Along the way, Don Diamond lobbied against the project, since
it will pull a bevy of rent-paying federal offices out of La Placita,
which Diamond owned at the time. The Congressional Republicans'
budget-conscious Contract with America was another threat. The
project finally prevailed, but not without engendering a lot of
hard feelings locally.
MEANTIME, WAID WAS keeping an eye on all the turmoil. "I
got the commission in the spring of '96, but the GSA told me,
'Don't order your stretchers yet, we're having a funding problem,'
" Waid remembered. "I was worried. Then I had the museum
show at TMA (Tucson Museum of Art, in November 1996) and I got
the stretcher bars when the museum show opened."
To prepare for what may well be his summation of all that he's
tried to convey about the Sonoran Desert in his art, Waid did
a lot of hiking in Saguaro National Park West, where he sketched
and photographed, and read natural history by the likes of Gary
Paul Nabhan.
"Basically, this is a desert landscape that's more or less
abstracted...I want it to have a canyon wall feeling. I'm in an
argument with myself, whether it should be a literal entering-in
kind of space. I'm not sure whether the shallow space might be
better. Right now I'm trying to push the literalness."
Waid works on as many of the panels at once as he can, usually
at least three at a time. Despite the vast size, he's adhering
to his typical working method. First he applied "dark brownish
purple over the whole thing," then did a thin white sketch,
using a brush tied to bamboo pole to get some distance from the
surface. After that, he laid in big patches of color.
"It's still relatively loosely painted," he said. "I'm
laying things in and taking things out."
Photographer David Burckhalter has documented the making of the
painting from start to finish; it may be another year before the
end is at hand. Despite three studio visits from GPA officials,
Waid said he's not overly conscious of Big Brother looking over
his shoulder.
"I couldn't have done it If I hadn't been able to do my
own style," Waid said. "The great tragedy of public
art is that artists can be forced to do things not in their general
realm...Or committees are striving to be so fair and democratic
you get everybody's second choice."
Why do public art at all?
"That's like asking, 'Why do art?' It's a basic impulse.

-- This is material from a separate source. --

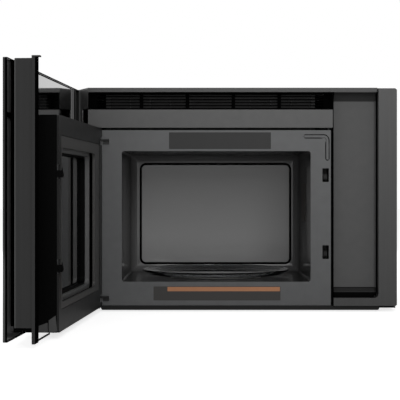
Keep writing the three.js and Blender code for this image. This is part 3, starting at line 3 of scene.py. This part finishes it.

In Europe you go to look at the Sistine Chapel...Nobody's going
to come look at our architectural legacy. I'd like to see more
grandeur in our public spaces."
Once his painting is in its new public space, just a mile east
of his home, Waid said he hopes to be able to make some final
touches in situ. And after it's done, he imagines he'll
visit a lot, though he hopes he won't be like Bonnard, the French
painter found trying to touch up one of his paintings in a museum
when it was some 20 years old.
The big desert painting, of the much-loved local landscape, rendered
by one of the town's most respected artists, might be some compensation
for locals still angry about the disputed courthouse. For Waid,
at least, it's a wonder that as long as the building is there,
"the painting will be there. It feels great."